Vous avez aussi pris la direction d’un festival à Saint-Sauveur au Québec. Que souhaitez-vous y faire ?
Au Canada, on peut voir de la danse, il y a des compagnies invitées. Mais à Saint-Sauveur, on peut voir neuf spectacles différents en neuf jours. J’invite neuf compagnies différentes et chaque soir, le public peut venir voir différentes façons de danser et différents styles : un soir c’est George Balanchine, un autre soir des claquettes, un autre soir c’est plus jazzy avec Gershwin. Je veux aussi démocratiser la danse, l’apporter à une autre génération.
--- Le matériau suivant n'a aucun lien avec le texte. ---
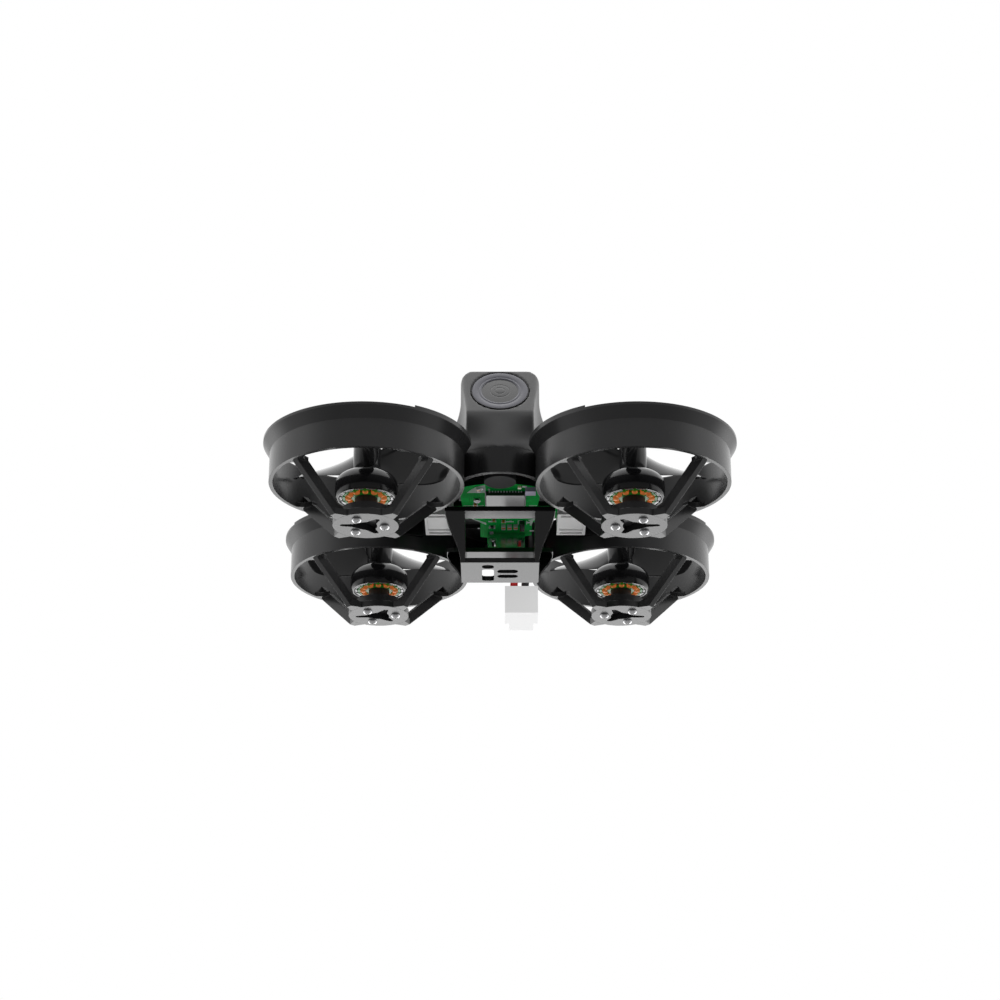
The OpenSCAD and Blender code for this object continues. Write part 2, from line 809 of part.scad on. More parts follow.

En tant qu’artiste, on vit souvent dans sa bulle, on devient un peu égoïste et on n’est préoccupé que par son propre travail. Le festival me force à regarder les autres, à être généreux et à voir ce qui se passe dans le monde de la danse. J’essayer de continuer à m’ouvrir les yeux sur ce qui se passe autour de moi car j’ai tendance, comme beaucoup d’artistes, à me regarder, à seulement regarder ce que je fais, moi. L’été dernier par exemple, je suis allé à Stuttgart pendant deux semaines pour regarder de la danse, et cela me donne un autre plaisir, celui d’être amoureux de la danse comme spectateur.
Vous dansez beaucoup, vous chorégraphiez, vous dirigez un festival. Vous parvenez à tout combiner harmonieusement ?
Depuis que j’ai deux enfants, je n’ai plus de temps du tout ! Mais c’est la plus belle chose du monde et je suis très fier de dire que j’adore ce que je fais.